Me too love the weather but Kirby is on the fence about it all my herps are!


----------



## Kym123089 (Sep 28, 2012)

Mine too... Even Raptor is a grump and she's usually so fun. Neither were too interested in food today either. :/ I am about to turn the heat up a little in the apartment. I think it's lowering ambient temps a little


----------



## Deac77 (Sep 28, 2012)

Yea Kirby ate one fuzzy but idk what else


----------



## Kym123089 (Sep 28, 2012)

I've only gotten one in Donatello as well. I'm gonna go get nasty crickets tomorrow and some supers for Raptor


He's shedding! I just noticed! His front right foot looked like it was shedding so I soaked him and one little rub on it and the whole leg part came off lol.


----------



## Deac77 (Sep 28, 2012)

Ewwwwwww lol need to get a good feeding bin


Ugh Kirby is taking soo long to shed he still hasn't finished


----------



## Kym123089 (Sep 28, 2012)

He doesn't want to eat in a bin yet :/ maybe in a couple more weeks. He seems to shed so fast! I'm so excited for this shed to be over!!


----------



## Deac77 (Sep 28, 2012)

Kirby takes soooo long to shed its worrying me he gets baths and his humidity is HIGH idk why he's taken so long


----------



## Kym123089 (Sep 28, 2012)

Donatello lets me gently help. He seems to feel better once its off his feet that's for sure


----------



## Deac77 (Sep 28, 2012)

Yea well Kirby is a spazz in the bath so idk what to do! I am so worried he will lose a toe or tail tip


----------



## Kym123089 (Sep 28, 2012)

I'm sure he is fine, I know you know your stuff . Do you put him in after the water is in or run it with him in there? It changes the whole game for Donatello if the water turns on lol.
[attachment=5367]


----------



## Deac77 (Sep 28, 2012)

Haha good idea ill run the water first


----------



## Kym123089 (Sep 28, 2012)

Also he is much happier If there's a bath mat or something to grip. The new tub doesn't have one but ill get him something soon.


----------



## Kym123089 (Oct 1, 2012)

[attachment=5396]

I wish I could upload videos through the app. He is getting so curious of me.


----------



## Deac77 (Oct 1, 2012)

Use YouTube lol I made a account just for videos on here and my other forum


----------



## Kym123089 (Oct 1, 2012)

I need too!


----------



## Deac77 (Oct 1, 2012)

Yup lol it's ok


----------



## Kym123089 (Oct 3, 2012)

[attachment=5428]
He is so light under his shed!!!

[attachment=5429][attachment=5430]


----------



## Steven. (Oct 3, 2012)

Wow.. He looks amazing.. How old and big is he now?..

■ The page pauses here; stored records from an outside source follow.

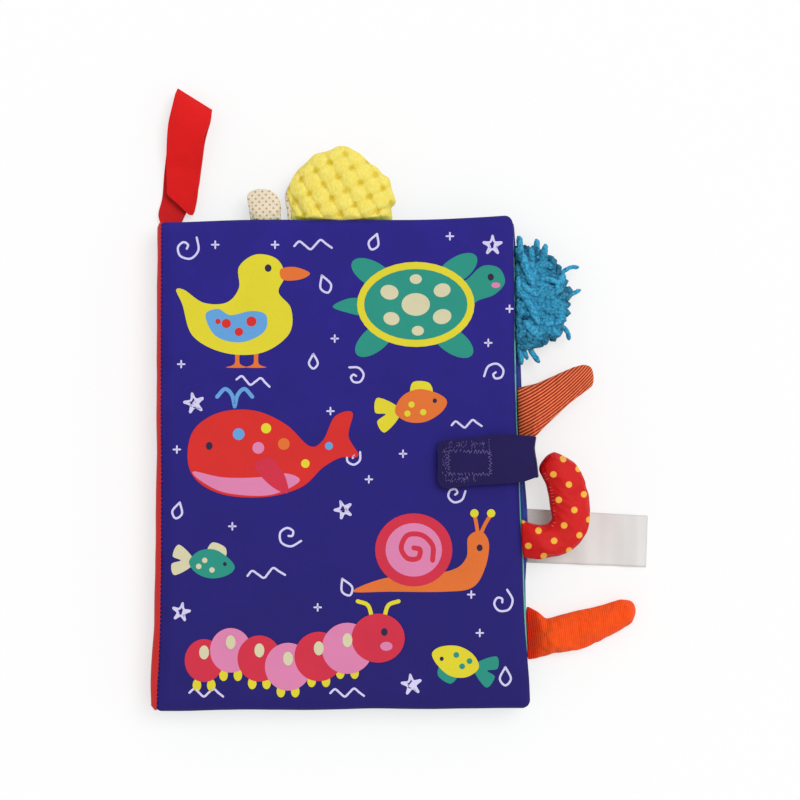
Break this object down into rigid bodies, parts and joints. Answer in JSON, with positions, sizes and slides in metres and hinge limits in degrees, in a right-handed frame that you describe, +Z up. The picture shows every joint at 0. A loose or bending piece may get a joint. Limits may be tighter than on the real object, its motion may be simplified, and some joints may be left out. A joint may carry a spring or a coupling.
{
  "type": "crinkle cloth book",
  "caption": "Padded cloth baby book with a spine, turning leaves, stuffed tails, a plush disc, a mop, a closing strap and a hanging strap.",
  "frame": {"origin": "middle of the back cover's outer face, on the surface that the book lies on", "axes": "+Z up out of the front cover, +Y towards the head of the page, +X towards the fore-edge, with the spine at -X"},
  "size_m": [0.2335, 0.2919, 0.0254],
  "materials": {
    "front_cover_print": "matte",
    "back_cover_print": "matte",
    "back_inside_print": "matte",
    "page_print_navy": "matte",
    "page_print_teal": "matte",
    "spine_cloth_red": "matte",
    "crinkle_film": "gloss",
    "wadding": "matte",
    "stuffing": "matte",
    "satin_dots_red": "satin",
    "corduroy_orange": "matte",
    "knit_orange": "matte",
    "popcorn_plush_yellow": "matte",
    "cotton_dots_beige": "matte",
    "chenille_blue": "matte",
    "strap_navy": "matte",
    "fastener_navy": "matte",
    "strap_red": "matte",
    "fastener_red": "matte",
    "label_satin": "satin"
  },
  "bodies": {
    "back_cover": {"back_cover_top_cloth": "back_inside_print", "back_cover_bottom_cloth": "back_cover_print", "back_cover_crinkle_film": "crinkle_film", "back_cover_wadding": "wadding", "back_cover_spine_strip": "spine_cloth_red"},
    "leaf_2": {"leaf_2_top_cloth": "page_print_navy", "leaf_2_bottom_cloth": "page_print_navy", "leaf_2_crinkle_film": "crinkle_film", "leaf_2_wadding": "wadding", "leaf_2_spine_strip": "spine_cloth_red"},
    "leaf_1": {"leaf_1_top_cloth": "page_print_teal", "leaf_1_bottom_cloth": "page_print_teal", "leaf_1_crinkle_film": "crinkle_film", "leaf_1_wadding": "wadding", "leaf_1_spine_strip": "spine_cloth_red"},
    "front_cover": {"front_cover_top_cloth": "front_cover_print", "front_cover_bottom_cloth": "page_print_teal", "front_cover_crinkle_film": "crinkle_film", "front_cover_wadding": "wadding", "front_cover_spine_strip": "spine_cloth_red", "loop_patch": "fastener_navy"},
    "dotted_tail": {"dotted_tail_top_skin": "satin_dots_red", "dotted_tail_bottom_skin": "satin_dots_red", "dotted_tail_stuffing": "stuffing"},
    "ribbed_tail": {"ribbed_tail_top_skin": "corduroy_orange", "ribbed_tail_bottom_skin": "corduroy_orange", "ribbed_tail_stuffing": "stuffing"},
    "knit_tail": {"knit_tail_top_skin": "knit_orange", "knit_tail_bottom_skin": "knit_orange", "knit_tail_stuffing": "stuffing"},
    "popcorn_disc": {"popcorn_face": "popcorn_plush_yellow", "popcorn_back": "cotton_dots_beige", "popcorn_stuffing": "stuffing"},
    "dotted_tab": {"dotted_tab_front": "cotton_dots_beige", "dotted_tab_back": "cotton_dots_beige"},
    "chenille_mop": {"chenille_top": "chenille_blue", "chenille_back": "chenille_blue", "chenille_stuffing": "stuffing"},
    "label": {"label": "label_satin"},
    "strap_riser": {"strap_riser": "strap_navy"},
    "strap_flap": {"strap_flap": "strap_navy", "hook_patch": "fastener_navy"},
    "hang_strap": {"hang_strap_lower": "strap_red", "hang_loop_patch": "fastener_red"},
    "hang_flap": {"hang_strap_upper": "strap_red", "hang_hook_patch": "fastener_red"}
  },
  "joints": [
    {"name": "spread_back", "type": "hinge", "parent": "back_cover", "child": "leaf_2", "pos_m": [-0.0887, 0, 0.00515], "axis": [0, -1, 0], "range_deg": [0, 175]},
    {"name": "spread_middle", "type": "hinge", "parent": "leaf_2", "child": "leaf_1", "pos_m": [-0.0887, 0, 0.01045], "axis": [0, 1, 0], "range_deg": [-175, 0]},
    {"name": "spread_front", "type": "hinge", "parent": "leaf_1", "child": "front_cover", "pos_m": [-0.0887, 0, 0.01575], "axis": [0, -1, 0], "range_deg": [0, 175]},
    {"name": "dotted_tail_bend", "type": "hinge", "parent": "front_cover", "child": "dotted_tail", "pos_m": [0.08647, -0.0335, 0.0188], "axis": [0, -1, 0], "range_deg": [-15, 40], "stiffness_Nm_per_rad": 0.012},
    {"name": "ribbed_tail_bend", "type": "hinge", "parent": "leaf_1", "child": "ribbed_tail", "pos_m": [0.0858, 0.0245, 0.0135], "axis": [0, -1, 0], "range_deg": [-15, 40], "stiffness_Nm_per_rad": 0.012},
    {"name": "knit_tail_bend", "type": "hinge", "parent": "back_cover", "child": "knit_tail", "pos_m": [0.09083, -0.0783, 0.0029], "axis": [0, -1, 0], "range_deg": [0, 40]},
    {"name": "chenille_mop_bend", "type": "hinge", "parent": "leaf_2", "child": "chenille_mop", "pos_m": [0.08483, 0.0781, 0.0082], "axis": [0, -1, 0], "range_deg": [0, 40]},
    {"name": "popcorn_disc_bend", "type": "hinge", "parent": "leaf_1", "child": "popcorn_disc", "pos_m": [0.0005, 0.11705, 0.0135], "axis": [1, 0, 0], "range_deg": [-15, 35], "stiffness_Nm_per_rad": 0.012},
    {"name": "dotted_tab_bend", "type": "hinge", "parent": "leaf_1", "child": "dotted_tab", "pos_m": [-0.0349, 0.11615, 0.0135], "axis": [1, 0, 0], "range_deg": [-15, 35], "stiffness_Nm_per_rad": 0.001},
    {"name": "label_bend", "type": "hinge", "parent": "back_cover", "child": "label", "pos_m": [0.0895, -0.0332, 0.0025], "axis": [0, -1, 0], "range_deg": [0, 12]},
    {"name": "strap_swing", "type": "hinge", "parent": "back_cover", "child": "strap_riser", "pos_m": [0.08832, 0.0038, 0.0025], "axis": [0, 1, 0], "range_deg": [0, 65], "deforming": ["strap_riser", "strap_flap", "hook_patch"]},
    {"name": "strap_flap_peel", "type": "hinge", "parent": "strap_riser", "child": "strap_flap", "pos_m": [0.09082, 0.0038, 0.0244], "axis": [0, 1, 0], "range_deg": [0, 150], "deforming": ["strap_flap", "hook_patch"]},
    {"name": "hang_strap_swing", "type": "hinge", "parent": "back_cover", "child": "hang_strap", "pos_m": [-0.079, 0.1149, 0.0029], "axis": [1, 0, 0], "range_deg": [0, 55]},
    {"name": "hang_flap_peel", "type": "hinge", "parent": "hang_strap", "child": "hang_flap", "pos_m": [-0.0672, 0.1718, 0.0052], "axis": [-0.8391, 0.544, 0], "range_deg": [0, 120]}
  ]
}
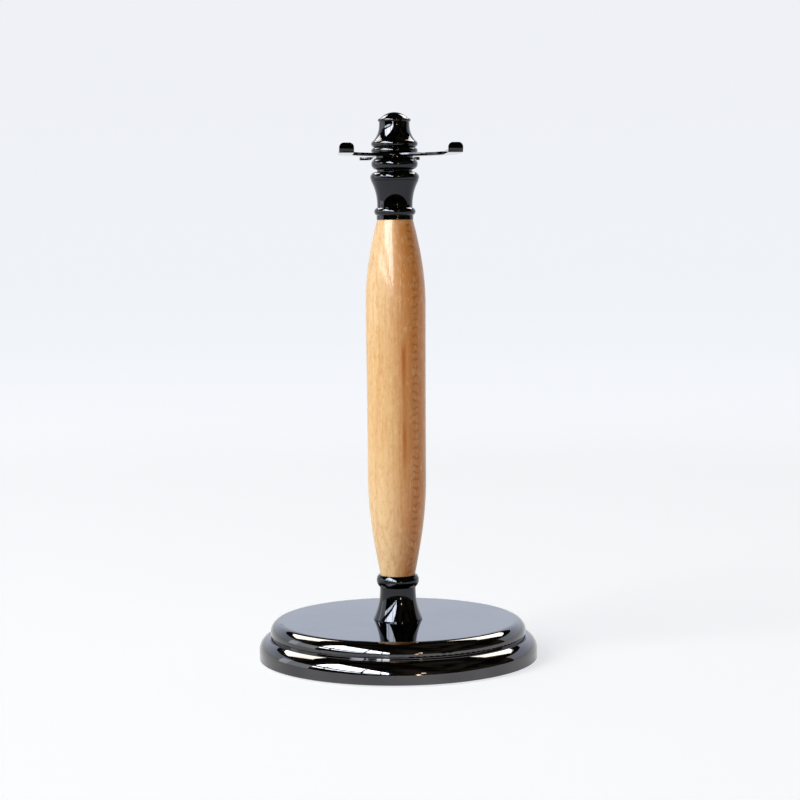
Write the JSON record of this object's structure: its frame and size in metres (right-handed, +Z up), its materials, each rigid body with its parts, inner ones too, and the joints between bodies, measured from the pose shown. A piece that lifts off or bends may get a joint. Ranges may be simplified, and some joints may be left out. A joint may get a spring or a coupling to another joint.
{
  "type": "razor stand",
  "caption": "Free-standing shaving stand: round weighted base, turned wooden post between dark polished couplers, and a flat double fork for a brush and a razor under a screwed finial.",
  "frame": {"origin": "centre of the underside of the base pad, on the surface the stand rests on", "axes": "+Z up along the post; -Y is the side the brush fork opens towards; +X to the right seen from that side"},
  "size_m": [0.089, 0.089, 0.1735],
  "materials": {
    "black_chrome": "mirror-polished black chrome plate",
    "maple": "clear gloss lacquer over turned maple",
    "brass": "drawn tube, scuffed for glue",
    "zinc_steel": "bright zinc plate",
    "cast_iron": "rough casting",
    "foam_rubber": "matt closed-cell foam"
  },
  "bodies": {
    "stand": {"base_disc": "black_chrome", "ballast_ring": "cast_iron", "base_pad": "foam_rubber", "base_screw": "zinc_steel", "lock_washer": "zinc_steel", "flat_washer": "zinc_steel", "lower_coupler": "black_chrome", "brass_tube": "brass", "post": "maple", "upper_coupler": "black_chrome", "seat_ring": "black_chrome", "top_stud": "zinc_steel"},
    "fork": {"fork_plate": "black_chrome"},
    "ring": {"clamp_ring": "black_chrome"},
    "finial": {"finial": "black_chrome"}
  },
  "joints": [
    {"name": "fork_swivel", "type": "hinge", "parent": "stand", "child": "fork", "pos_m": [0, 0, 0.15995], "axis": [0, 0, 1], "continuous": true},
    {"name": "ring_lift", "type": "slide", "parent": "stand", "child": "ring", "axis": [0, 0, 1], "range_m": [0, 0.0056]},
    {"name": "finial_turn", "type": "hinge", "parent": "ring", "child": "finial", "pos_m": [0, 0, 0.1624], "axis": [0, 0, 1], "range_deg": [0, 2520]}
  ],
  "couplings": [
    {"joint": "finial_turn", "follows": "ring_lift", "rad_per_m": 7854}
  ]
}
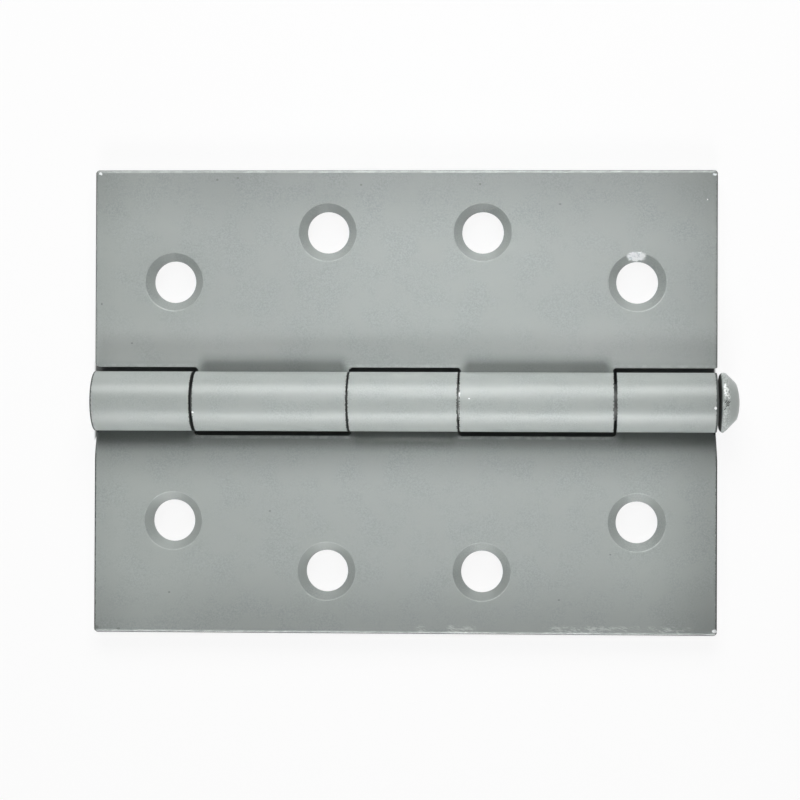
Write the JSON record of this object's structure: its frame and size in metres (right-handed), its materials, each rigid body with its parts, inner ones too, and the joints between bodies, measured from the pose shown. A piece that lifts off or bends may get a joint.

sent from my phone to your eyes


----------



## Little Wise Owl (Oct 3, 2012)

What are you using for substrate right now?


----------



## Kym123089 (Oct 4, 2012)

He's 28" as of last week and was 4 months the 22nd. 


He is still with newspaper until he eats outside his enclosure, which he still will not do for me :/.


----------



## Kym123089 (Oct 8, 2012)

He's finished shedding now  I feel like this one took a little longer than the first. He's getting soooo light! [attachment=5467]


----------



## Deac77 (Oct 8, 2012)

Looks great


----------



## chitodadon (Oct 8, 2012)

Love his color

Sent from my LG-P999 using Tapatalk 2


----------



## Kym123089 (Oct 8, 2012)

Thank you


----------



## Kym123089 (Oct 10, 2012)

[attachment=5491] [attachment=5492]

Tegu cuddles  he took a nap on mom


----------



## Kym123089 (Oct 14, 2012)

He ate 3 quail and five asfs!!! I've never known him to eat so much!


----------



## Kym123089 (Oct 18, 2012)

First time he tried ground meat ever!! He usually eats the egg and goes. I tried to trick him by putting the meat in the egg shell lol. That didn't get him.[attachment=5541]
[attachment=5542]Trying to escape moms grasp!


----------



## Kym123089 (Oct 19, 2012)

Worst experience ever with Donatello today  I let him roam in my closet for a few hours with his food. He went to the bathroom in his food dish and proceeded to track it up the walls and the carpet... It was everywhere... 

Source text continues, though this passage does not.